SAM transcends flatness search: SAM not only prefers flat solutions but also prefers solutions that exploit shared features — it retains discriminative power within equal-flatness solution manifolds.
Matching lower bound (Theorem 3.3): Establishes the tightness of the SAM divergence condition, with upper and lower bounds differing by at most a constant factor.
Practical implication: The simplicity bias of SGD/SAM may partially explain why simple models or prompts outperform more complex alternatives in certain settings.

Limitations & Future Work¶

The core analysis relies on a linear approximation near minima (quadratic loss); non-local dynamics are not covered.
Only SGD and SAM are analyzed; practical optimizers such as momentum SGD and Adam are not addressed.
The construction of \((C,r)\)-generalization solutions, while principled, is restrictive; solution structures in real networks are more complex.
The coherence measure is computationally expensive (requiring per-sample Hessians) and is currently impractical for use during actual training.
The CIFAR-10 experiments employ an approximate coherence measure, introducing a gap relative to the theoretical definition.
Experiments are conducted primarily on synthetic binary data; behavior on real-world datasets (e.g., ImageNet) may differ.

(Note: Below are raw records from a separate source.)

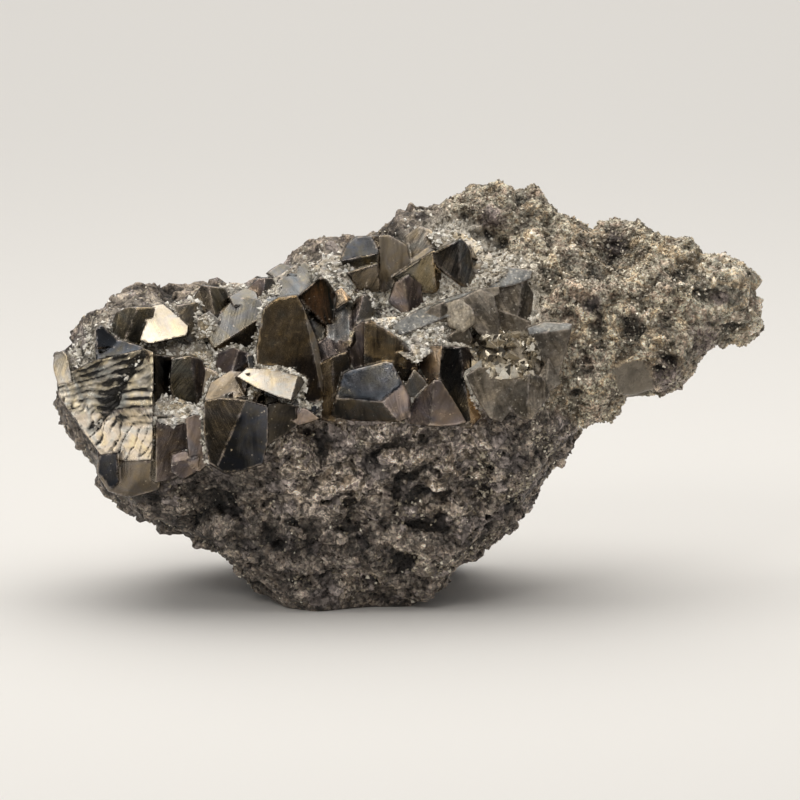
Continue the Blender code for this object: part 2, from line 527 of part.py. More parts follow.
def make_rock(material):
    rock = rock_shell()
    remesh = rock.modifiers.new("even_faces", "REMESH")
    remesh.mode = "VOXEL"
    remesh.voxel_size = VOXEL * MM
    smooth = rock.modifiers.new("soften", "SMOOTH")
    smooth.iterations = 2
    keep_evaluated(rock)

    bm = bmesh.new()
    bm.from_mesh(rock.data)
    bm.normal_update()
    moves = [v.normal * (roughness_at(v.co, v.normal) + spots_at(v.co, v.normal)) for v in bm.verts]
    for vertex, move in zip(bm.verts, moves):
        vertex.co += move * MM
    bm.to_mesh(rock.data)
    triangles = sum(len(face.verts) - 2 for face in bm.faces)
    bm.free()

    fewer = rock.modifiers.new("fewer_faces", "DECIMATE")
    fewer.ratio = ROCK_TRIANGLES / triangles
    keep_evaluated(rock)
    cut_foot(rock)
    rock.data.materials.clear()
    rock.data.materials.append(material)
    return rock


def cut_foot(rock):
    """Cuts the rock level where it stands."""
    bm = bmesh.new()
    bm.from_mesh(rock.data)
    cut_face(bm, (0, 0, 0), (0, 0, -1))
    bm.to_mesh(rock.data)
    bm.free()


def face_depth(shape, across, up):
    """How far back a crystal's front lies at a place: its faces meet in edges that stand out."""
    outline = shape["outline"]
    middle = sum((Vector(corner) for corner in outline), Vector((0, 0))) / len(outline)
    base = depth_at(FRONT_DEPTHS, *middle) - shape["proud"]
    lean_across, lean_up = shape["lean"]

    def main_face(x, z):
        return base + lean_across * (x - middle.x) + lean_up * (z - middle.y)

    depths = [main_face(across, up)]
    for hinge_across, hinge_up, other_across, other_up in shape["others"]:
        depths.append(
            main_face(hinge_across, hinge_up)
            + other_across * (across - hinge_across)
            + other_up * (up - hinge_up)
        )
    return depths


def crystal_hull(name, shape, grown=0.0, faceted=True):
    """A crystal: its outline drawn out to the back, wider towards its root, cut by its faces."""
    outline = shape["outline"]
    middle = sum((Vector(corner) for corner in outline), Vector((0, 0))) / len(outline)
    fronts = [max(face_depth(shape, *corner)) - grown for corner in outline]
    root = max(fronts) + ROOT_DEPTH + 2 * grown
    near = min(fronts) - FRONT_REACH
    bm = bmesh.new()
    for corner, front in zip(outline, fronts):
        outward = (Vector(corner) - middle).normalized()
        start = Vector(corner) + outward * grown
        for back in (near, root):
            place = start + outward * ROOT_FLARE * max(0.0, back - front)
            bm.verts.new(seen(*place, back))
    made = bmesh.ops.convex_hull(bm, input=bm.verts)
    spare = {e for e in made["geom_interior"] + made["geom_unused"] if isinstance(e, bmesh.types.BMVert)}
    bmesh.ops.delete(bm, geom=list(spare), context="VERTS")
    bmesh.ops.recalc_face_normals(bm, faces=bm.faces)
    if faceted:
        for number in range(1 + len(shape["others"])):
            corners = [
                seen(x, z, face_depth(shape, x, z)[number] - grown)
                for x, z in (middle, middle + Vector((1, 0)), middle + Vector((0, 1)))
            ]
            normal = (corners[1] - corners[0]).cross(corners[2] - corners[0]).normalized()
            cut_face(bm, corners[0], normal if normal.y < 0 else -normal)
    hull = object_from(name, bm)
    hull.hide_render = True
    hull.display_type = "WIRE"
    return hull


def cut_face(bm, place, normal):
    """Cuts a closed mesh flat, and drops what is on the normal's side."""
    bmesh.ops.bisect_plane(
        bm,
        geom=bm.verts[:] + bm.edges[:] + bm.faces[:],
        dist=1e-7,
        plane_co=place,
        plane_no=normal,
        clear_outer=True,
    )
    bmesh.ops.holes_fill(bm, edges=[e for e in bm.edges if e.is_boundary], sides=0)
    bmesh.ops.triangulate(bm, faces=[f for f in bm.faces if len(f.verts) > 3])


def hull_collection(name, crystals, grown, faceted=True):
    """The hulls of some crystals in a collection that a Boolean can use."""
    group = bpy.data.collections.new(name)
    bpy.context.scene.collection.children.link(group)
    for label, shape in crystals.items():
        hull = crystal_hull(f"{name}_{label}", shape, grown, faceted)
        bpy.context.scene.collection.objects.unlink(hull)
        group.objects.link(hull)
    group.hide_render = True
    return group


def merge_flat_faces(bm):
    """Joins the triangles that lie in one flat face, then splits each face afresh."""
    bmesh.ops.dissolve_limit(
        bm, angle_limit=FLAT_WITHIN, use_dissolve_boundaries=False, verts=bm.verts, edges=bm.edges
    )
    bmesh.ops.triangulate(bm, faces=bm.faces)


def combine(thing, group, operation):
    boolean = thing.modifiers.new(operation.lower(), "BOOLEAN")
    boolean.operation = operation
    boolean.operand_type = "COLLECTION"
    boolean.collection = group
    boolean.solver = "EXACT"
    boolean.use_self = operation == "UNION"


def keep_largest_body(thing):
    """Drops chips that a cut has set free."""
    bm = bmesh.new()
    bm.from_mesh(thing.data)
    bmesh.ops.triangulate(bm, faces=bm.faces)
    unseen, bodies = set(bm.faces), []
    while unseen:
        body, edge = set(), [unseen.pop()]
        while edge:
            face = edge.pop()
            body.add(face)
            for neighbour in {f for e in face.edges for f in e.link_faces} & unseen:
                unseen.discard(neighbour)
                edge.append(neighbour)
        bodies.append(body)
    largest = max(bodies, key=lambda faces: sum(f.calc_area() for f in faces))
    spare = [f for body in bodies if body is not largest for f in body]
    bmesh.ops.delete(bm, geom=spare, context="FACES")
    merge_flat_faces(bm)
    print(f"{thing.name}: {len(bodies)} bodies, {len(bm.faces)} triangles")
    bm.to_mesh(thing.data)
    bm.free()


def make_cluster(name, crystals, earlier, material):
    """One node: the crystals of a cluster grown together, clear of the clusters before it."""
    names = list(crystals)
    cluster = crystal_hull(name, crystals[names[0]])
    cluster.hide_render = False
    cluster.display_type = "TEXTURED"
    others = {label: crystals[label] for label in names[1:]}
    combine(cluster, hull_collection(f"{name}_joined", others, 0.0), "UNION")
    for group in earlier:
        combine(cluster, group, "DIFFERENCE")
    keep_evaluated(cluster)
    keep_largest_body(cluster)
    cluster.data.materials.clear()
    cluster.data.materials.append(material)
    return cluster


def main():
    clear_scene()
    steel = make_material("tetrahedrite", *STEEL_GREY)
    dull = make_material("dull_tetrahedrite", *DULL_GREY)
    ore = make_material("ore", *ORE_BROWN)
    rock = make_rock(ore)
    clearances = []
    for name, crystals in CLUSTERS.items():
        finish = dull if name == "right_crystals" else steel
        make_cluster(name, crystals, clearances, finish)
        clearances.append(hull_collection(f"{name}_clearance", crystals, SOCKET_GAP))
    for name, crystals in CLUSTERS.items():
        sockets = hull_collection(f"{name}_sockets", crystals, SOCKET_GAP, faceted=False)
        combine(rock, sockets, "DIFFERENCE")
    keep_evaluated(rock)
    keep_largest_body(rock)


main()
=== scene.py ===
import math
import random

import bmesh
import bpy
import numpy as np
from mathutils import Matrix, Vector, noise
from mathutils.bvhtree import BVHTree
from mathutils.kdtree import KDTree


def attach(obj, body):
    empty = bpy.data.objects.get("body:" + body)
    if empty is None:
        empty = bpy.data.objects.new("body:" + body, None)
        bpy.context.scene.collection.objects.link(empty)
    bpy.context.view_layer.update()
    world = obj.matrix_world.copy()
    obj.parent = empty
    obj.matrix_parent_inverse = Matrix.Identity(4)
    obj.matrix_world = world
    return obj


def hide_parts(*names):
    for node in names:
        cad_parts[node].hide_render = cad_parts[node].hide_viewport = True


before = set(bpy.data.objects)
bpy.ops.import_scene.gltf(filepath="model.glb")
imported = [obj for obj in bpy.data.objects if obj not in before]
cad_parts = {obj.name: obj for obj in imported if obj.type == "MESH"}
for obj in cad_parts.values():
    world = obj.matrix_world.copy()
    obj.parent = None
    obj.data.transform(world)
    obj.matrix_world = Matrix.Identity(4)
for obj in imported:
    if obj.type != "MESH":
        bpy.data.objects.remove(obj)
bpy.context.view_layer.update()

mm = 0.001
noise.seed_set(12)    # without it noise_vector differs from run to run
crystalNodes = [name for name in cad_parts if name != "matrix"]

# how the specimen is looked at: the front is seen from a little above level,
# and places are given as millimetres across and up in that view
view = {
    "drop": math.radians(10),
    "originAcross": -11.0,
    "originBack": 27.0,
}
viewSine, viewCosine = math.sin(view["drop"]), math.cos(view["drop"])
toViewer = Vector((0, -viewCosine, viewSine))


def whereSeen(points):
    # part coordinates in metres to (across, up, back) in millimetres
    points = np.asarray(points) / mm
    across = points[..., 0] + view["originAcross"]
    back = points[..., 1] + view["originBack"]
    up = points[..., 2] * viewCosine + back * viewSine
    return across, up, back


def fromSeen(across, up, back):
    height = (up - back * viewSine) / viewCosine
    return Vector((across - view["originAcross"], back - view["originBack"], height)) * mm


def ramp(value, low, high):
    # 0 below low, 1 above high, smooth between
    t = np.clip((np.asarray(value, float) - low) / (high - low), 0, 1)
    return t * t * (3 - 2 * t)


def vertexArray(mesh, what="co"):
    values = np.empty(len(mesh.vertices) * 3, np.float32)
    mesh.vertices.foreach_get(what, values)
    return values.reshape(-1, 3)


def noiseOver(points, size):
    # smooth noise at each point, its waves so many millimetres wide
    return np.array([noise.noise(Vector(p) / (size * mm)) for p in points])


def setVertices(mesh, points):
    mesh.vertices.foreach_set("co", np.asarray(points, np.float32).ravel())
    mesh.update()


def addObject(name, data):
    thing = bpy.data.objects.new(name, data)
    bpy.context.scene.collection.objects.link(thing)
    return thing


def weldedMesh(name, node):
    # a CAD node's mesh with its doubled corners joined
    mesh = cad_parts[node].data.copy()
    mesh.name = name
    bm = bmesh.new()
    bm.from_mesh(mesh)
    bmesh.ops.remove_doubles(bm, verts=bm.verts, dist=1e-6)
    bm.to_mesh(mesh)
    bm.free()
    mesh.materials.clear()
    return mesh


def nodeCopy(name, node):
    return addObject(name, weldedMesh(name, node))


def bake(thing):
    # what the modifiers make becomes the mesh
    graph = bpy.context.evaluated_depsgraph_get()
    made = bpy.data.meshes.new_from_object(thing.evaluated_get(graph))
    made.name = thing.name
    thing.modifiers.clear()
    thing.data = made
    return thing


def addModifier(thing, name, kind, settings):
    modifier = thing.modifiers.new(name, kind)
    for key, value in settings.items():
        setattr(modifier, key, value)


def storeFloats(mesh, name, values, domain="POINT"):
    layer = mesh.attributes.new(name, "FLOAT", domain)
    layer.data.foreach_set("value", np.asarray(values, np.float32))


def readFloats(mesh, name):
    values = np.empty(len(mesh.vertices), np.float32)
    mesh.attributes[name].data.foreach_get("value", values)
    return values


def storeColours(mesh, name, values):
    layer = mesh.attributes.new(name, "FLOAT_COLOR", "FACE")
    flat = np.ones((len(values), 4), np.float32)
    flat[:, :3] = values
    layer.data.foreach_set("color", flat.ravel())


# materials

def fillInputs(tree, node, inputs):
    # each input is linked to a socket or set to a value
    for key, value in inputs.items():
        if isinstance(value, bpy.types.NodeSocket):
            tree.links.new(value, node.inputs[key])
        else:
            node.inputs[key].default_value = value


def addNode(tree, kind, settings=None, inputs=None):
    node = tree.nodes.new(kind)
    for key, value in (settings or {}).items():
        setattr(node, key, value)
    fillInputs(tree, node, inputs or {})
    return node


def colourRamp(tree, value, stops):
    node = addNode(tree, "ShaderNodeValToRGB", inputs={"Fac": value})
    band = node.color_ramp
    while len(band.elements) > 1:
        band.elements.remove(band.elements[0])
    band.elements[0].position, band.elements[0].color = stops[0][0], (*stops[0][1], 1)
    for place, colour in stops[1:]:
        band.elements.new(place).color = (*colour, 1)
    return node.outputs["Color"]


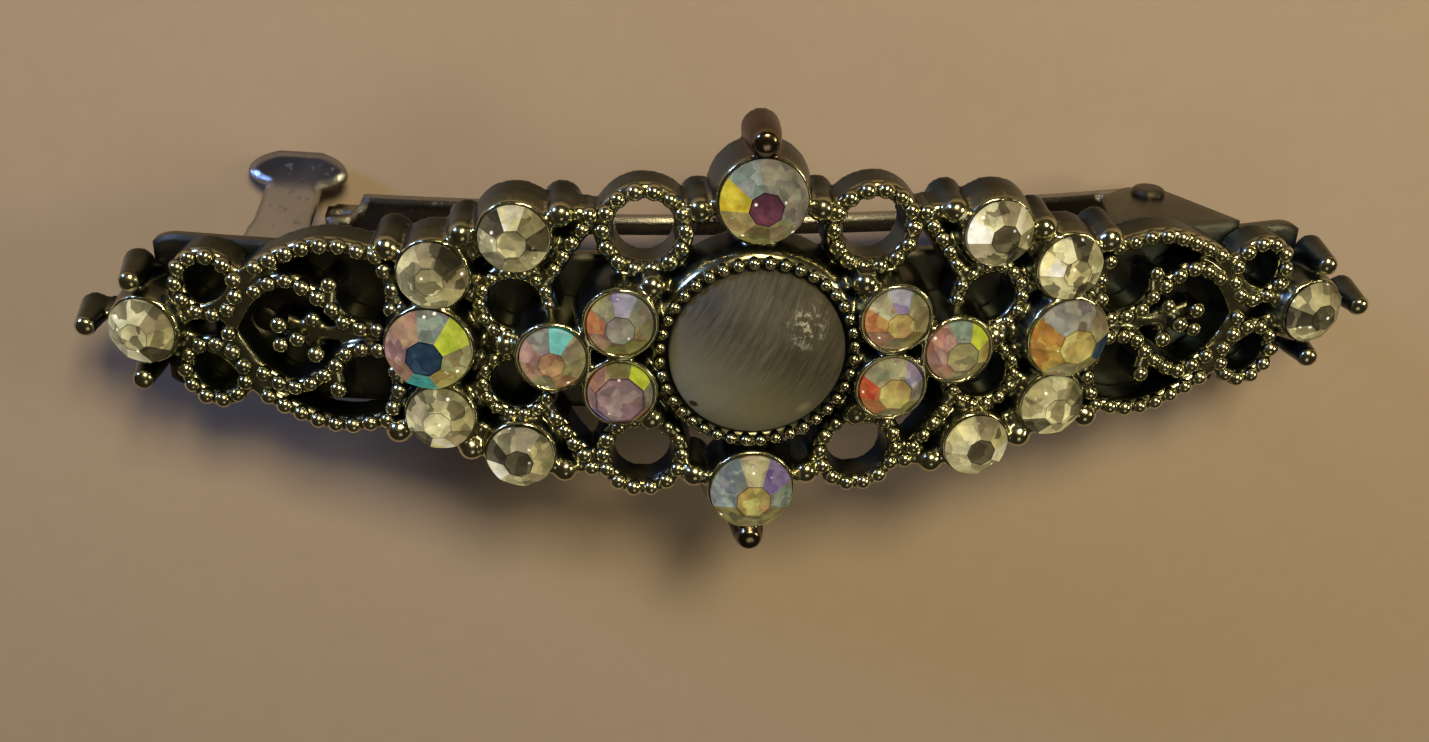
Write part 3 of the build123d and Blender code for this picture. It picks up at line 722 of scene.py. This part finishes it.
# table share, turn in degrees, then the crown's facets anticlockwise from +X and the table
AB_LOOKS = {
    "left_large": (0.42, 12, [LIME, GREY_TEAL, SALMON, PINK, SALMON, CYAN, GOLD, CREAM, NAVY]),
    "top": (0.38, 10, [GREY, GREY, GREY_TEAL, YELLOW, GOLD, OLIVE, STRAW, GREY, PLUM]),
    "bottom": (0.42, 20, [VIOLET, STRAW, GREY_TEAL, GREY_TEAL, OLIVE, STRAW, OLIVE, GREY_TEAL, GOLD]),
    "left_cluster_upper": (0.45, 15, [GREY, LILAC, OLIVE, ORANGE, SALMON, OLIVE, OLIVE, STRAW, GREY]),
    "left_cluster_outer": (0.4, 5, [STRAW, CYAN, GREY, PINK, SALMON, STRAW, SALMON, STRAW, SALMON]),
    "left_cluster_lower": (0.74, 25, [LIME, OLIVE, SALMON, PINK, VIOLET, PINK, SALMON, GREY, MAUVE]),
    "right_cluster_upper": (0.42, 20, [STRAW, LILAC, CREAM, ORANGE, SALMON, STRAW, OLIVE, STRAW, GOLD]),
    "right_cluster_outer": (0.5, 22, [LIME, GREY_TEAL, PINK, PINK, SALMON, STRAW, OLIVE, GOLD, STRAW]),
    "right_cluster_lower": (0.52, 18, [LILAC, CREAM, STRAW, RED, ORANGE, STRAW, OLIVE, GREY, GOLD]),
    "right_large": (0.45, 8, [STRAW, GREY, GREY, AMBER, AMBER, STRAW, OLIVE, NAVY, GOLD]),
}
AB_CROWN, CLEAR_CROWN, CLEAR_TABLE = 0.48, 0.45, 0.42
CLEAR_TONES = (STRAW, CHAMPAGNE, STRAW, CREAM, SMOKE, CREAM, WHITE)
for kind, name, along, across, radius, girdle in stone_sites():
    if kind == "ab":
        table, turn, colours = AB_LOOKS[name]
        crown = AB_CROWN * radius
    else:
        table, turn, crown = CLEAR_TABLE, random.uniform(0, 45), CLEAR_CROWN * radius
        colours = [random.choice(CLEAR_TONES) for k in range(9)]
    stone = faceted_stone(
        f"stone_{kind}_{name}", along, across, radius, girdle, table, math.radians(turn), crown, colours
    )
    stone.data.materials.append(AB_GLASS if kind == "ab" else CLEAR_GLASS)
    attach(stone, "base")
    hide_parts(f"rhinestone_{kind}_{name}")

dome = bmesh.new()
sphere = (CABOCHON_RADIUS**2 + CABOCHON_DOME**2) / (2 * CABOCHON_DOME)
half_angle = math.asin(CABOCHON_RADIUS / sphere)
DOME_STEPS = 24
profile = [(0, CABOCHON_DOME)]
for k in range(1, DOME_STEPS + 1):
    a = half_angle * k / DOME_STEPS
    profile.append((sphere * math.sin(a), CABOCHON_DOME - sphere * (1 - math.cos(a))))
profile += [(CABOCHON_RADIUS, CABOCHON_FOOT), (0, CABOCHON_FOOT)]
lathe(dome, arch_matrix(0, 0), profile, 96)
cabochon = mesh_object("cabochon_dome", dome)
cabochon.data.materials.append(cats_eye())
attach(cabochon, "base")
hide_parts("cabochon")

# ---------------------------------------------------------------- steel parts kept from the CAD
STEEL = {
    "base_plate": PLATE, "catch_bracket": DARK_STEEL, "catch_rivet": DARK_STEEL,
    "hinge_pin": DARK_STEEL, "clasp_arm": NICKEL, "tension_bar": SPRING,
}
for node, material in STEEL.items():
    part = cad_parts[node]
    part.data.materials.clear()
    part.data.materials.append(material)

# ---------------------------------------------------------------- squeeze tabs
CATCH_ALONG = -34.2
CATCH_HEIGHT = -4.26
SHEET = 0.6
WING_ROOT = 3.9
# (out from the middle, height from the catch's floor) along the wing's bend
WING_FOLD = [
    (WING_ROOT, -0.35), (WING_ROOT, -1.6), (3.95, -2.8), (4.45, -4.0),
    (5.3, -5.7), (6.2, -7.3), (7.2, -8.55), (8.35, -9.75),
]
WING_LOWEST = -9.72
NECK_LEFT, NECK_RIGHT = -2.35, 1.6
PAD_MIDDLE, PAD_HALF_WIDTH, PAD_LEVEL, PAD_LENGTH = -0.3, 3.6, -8.6, 1.25
LEAF_TOP, LEAF_LENGTH, LEAF_LEFT, LEAF_WIDTH = -2.6, 4.3, 2.15, 1.1


def wing_sides(z):
    """X of the wing's two edges at a height: a wide root, a neck and a round thumb pad."""
    root = 3.2 - 0.55 * math.exp(-((z + 3.6) / 0.9) ** 2)
    fade = 1 / (1 + math.exp(-(z + 4.1) / 0.22))
    left = NECK_LEFT + (-root - NECK_LEFT) * fade
    right = NECK_RIGHT + (root - NECK_RIGHT) * fade
    below = z < PAD_LEVEL
    reach = (z - PAD_LEVEL) / (PAD_LENGTH if below else 1.0)
    if abs(reach) < 1:
        pad = PAD_HALF_WIDTH * math.sqrt(1 - reach**2)
        pad_left, pad_right = PAD_MIDDLE - pad, PAD_MIDDLE + pad
        if below:
            return pad_left, pad_right
        left, right = min(left, pad_left), max(right, pad_right)
    return left, right


def shell(bm, place, rows, columns, surface, thickness):
    """Closed bent sheet: surface(row share, column share) gives a point and a normal in mm."""
    faces = []
    for side in (0.5, -0.5):
        grid = []
        for i in range(rows + 1):
            line = []
            for j in range(columns + 1):
                point, normal = surface(i / rows, j / columns)
                line.append(bm.verts.new(place @ ((point + normal * thickness * side) * MM)))
            grid.append(line)
        faces.append(grid)
    for grid in faces:
        for i in range(rows):
            for j in range(columns):
                bm.faces.new((grid[i][j], grid[i + 1][j], grid[i + 1][j + 1], grid[i][j + 1]))
    rim = [(i, 0) for i in range(rows)] + [(rows, j) for j in range(columns)]
    rim += [(i, columns) for i in range(rows, 0, -1)] + [(0, j) for j in range(columns, 0, -1)]
    for (i, j), (k, m) in zip(rim, rim[1:] + rim[:1]):
        bm.faces.new((faces[0][i][j], faces[0][k][m], faces[1][k][m], faces[1][i][j]))


def build_tab(name, body, side):
    place = arch_matrix(CATCH_ALONG, 0, CATCH_HEIGHT)
    fold = smooth_path(WING_FOLD, 0.2)
    count = len(fold) - 1

    def wing(share, across):
        k = min(int(share * count), count - 1)
        spot = fold[k].lerp(fold[k + 1], share * count - k)
        heading = (fold[k + 1] - fold[k]).normalized()
        left, right = wing_sides(max(spot.y, WING_LOWEST))
        x = left + (right - left) * across
        return Vector((x, side * spot.x, spot.y)), Vector((0, side * heading.y, -heading.x))

    def leaf(share, across):
        z = LEAF_TOP - LEAF_LENGTH * share
        barb = 0.1 * math.exp(-((z + 6.3) / 0.25) ** 2)
        spot = Vector((LEAF_LEFT + LEAF_WIDTH * across, side * (WING_ROOT + barb), z))
        return spot, Vector((0, side, 0))

    bm = bmesh.new()
    shell(bm, place, 90, 28, wing, SHEET)
    shell(bm, place, 24, 6, leaf, SHEET)
    tab = mesh_object(name, bm)
    bevel = tab.modifiers.new("edge", "BEVEL")
    bevel.width, bevel.segments, bevel.limit_method = 0.12 * MM, 2, "ANGLE"
    bevel.angle_limit = math.radians(60)
    apply_modifiers(tab)
    tab.data.materials.append(TAB_STEEL)
    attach(tab, body)
    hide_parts("squeeze_" + body)


build_tab("thumb_tab_upper", "tab_upper", 1)
build_tab("thumb_tab_lower", "tab_lower", -1)

# ---------------------------------------------------------------- floor, light and camera
FLOOR_GAP = 0.02 * MM
FLOOR_DARK = (0.545, 0.432, 0.325)
FLOOR_LIGHT = (0.585, 0.466, 0.353)
FILL_COLOUR, FILL_STRENGTH = (0.2, 0.165, 0.12), 0.12
MIDDLE_OF_CLIP = Vector((0, 0, 12)) * MM
LENS = 39.75
EYE = (-13.2468, 46.5823, 94.1923 + CREST)
TILT, ROLL, PAN = 0.4699, 0.0979, 0.0193

ground = bmesh.new()
bmesh.ops.create_grid(ground, x_segments=1, y_segments=1, size=2.0)
floor = mesh_object("floor", ground, False)
floor.location.z = cad_low.z - FLOOR_GAP
pale = Nodes("pale_floor")
mottled = pale.mix(pale.noise(500, 3), FLOOR_DARK, FLOOR_LIGHT)
floor.data.materials.append(pale.set(Base_Color=mottled, Roughness=0.9))


def area_light(name, direction, distance, size, power, colour):
    """Square lamp that faces the middle of the clip."""
    lamp = bpy.data.lights.new(name, "AREA")
    lamp.size, lamp.energy, lamp.color = size, power, colour
    holder = bpy.data.objects.new(name, lamp)
    bpy.context.scene.collection.objects.link(holder)
    aim = Vector(direction).normalized()
    holder.location = aim * distance + MIDDLE_OF_CLIP
    holder.rotation_mode = "QUATERNION"
    holder.rotation_quaternion = aim.to_track_quat("Z", "Y")


area_light("key", (0.13, 0.69, 0.79), 0.42, 0.1, 1.16, (1.0, 0.83, 0.5))
area_light("side", (0.79, 0.17, 0.58), 0.30, 0.06, 0.14, (1.0, 0.9, 0.65))
area_light("cool", (-0.8, 0.6, 0.28), 0.34, 0.06, 0.4, (0.28, 0.44, 1.0))
area_light("front", (0.12, -0.44, 0.88), 0.5, 0.16, 0.06, (1.0, 0.92, 0.72))
world = bpy.data.worlds.new("studio")
bpy.context.scene.world = world
world.use_nodes = True
background = world.node_tree.nodes["Background"]
background.inputs["Color"].default_value = (*FILL_COLOUR, 1)
background.inputs["Strength"].default_value = FILL_STRENGTH
bpy.context.scene.view_settings.view_transform = "Standard"

camera_data = bpy.data.cameras.new("camera")
camera = bpy.data.objects.new("camera", camera_data)
bpy.context.scene.collection.objects.link(camera)
bpy.context.scene.camera = camera
camera_data.lens = LENS
camera_data.clip_start, camera_data.clip_end = 0.005, 10
spin = Matrix.Rotation(PAN, 3, "Z") @ Matrix.Rotation(ROLL, 3, "Y") @ Matrix.Rotation(TILT, 3, "X")
camera.rotation_mode = "QUATERNION"
camera.rotation_quaternion = spin.transposed().to_quaternion()
camera.location = Vector(EYE) * MM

vs. Dexter et al. (2024): That work analyzes the linear stability of SGD only; this paper extends the framework to random perturbations and SAM, and instantiates the theory on two-layer ReLU networks.
vs. Foret et al. (2021, original SAM): The original SAM paper interprets the method as seeking flat minima; this paper proves that SAM's bias extends beyond flatness — it additionally favors high-coherence (simple) solutions.
vs. Andriushchenko et al. (2023): That empirical work observes that SAM learns low-rank representations; this paper provides a theoretical explanation.
The coherence measure may inspire new optimizer designs — e.g., adaptive learning rates based on gradient alignment across mini-batches.
The framework connects to the Neural Collapse phenomenon: the inter-class feature alignment observed in late-stage training can be understood as a high-coherence state.

Rating¶

Novelty: ⭐⭐⭐⭐⭐ — Unifying the flatness and simplicity hypotheses via a coherence measure constitutes a genuinely insightful theoretical contribution.
Experimental Thoroughness: ⭐⭐⭐ — Synthetic data validation is thorough, but real-data validation is limited (only approximate CIFAR-10 experiments).
Writing Quality: ⭐⭐⭐⭐ — The theoretical narrative is clear; the theorem → discussion → empirical evidence structure is well-organized, though notation is heavy.
Value: ⭐⭐⭐⭐ — Contributes deep insight into generalization mechanisms in deep learning, though practical utility is limited by the computational intractability of the coherence measure.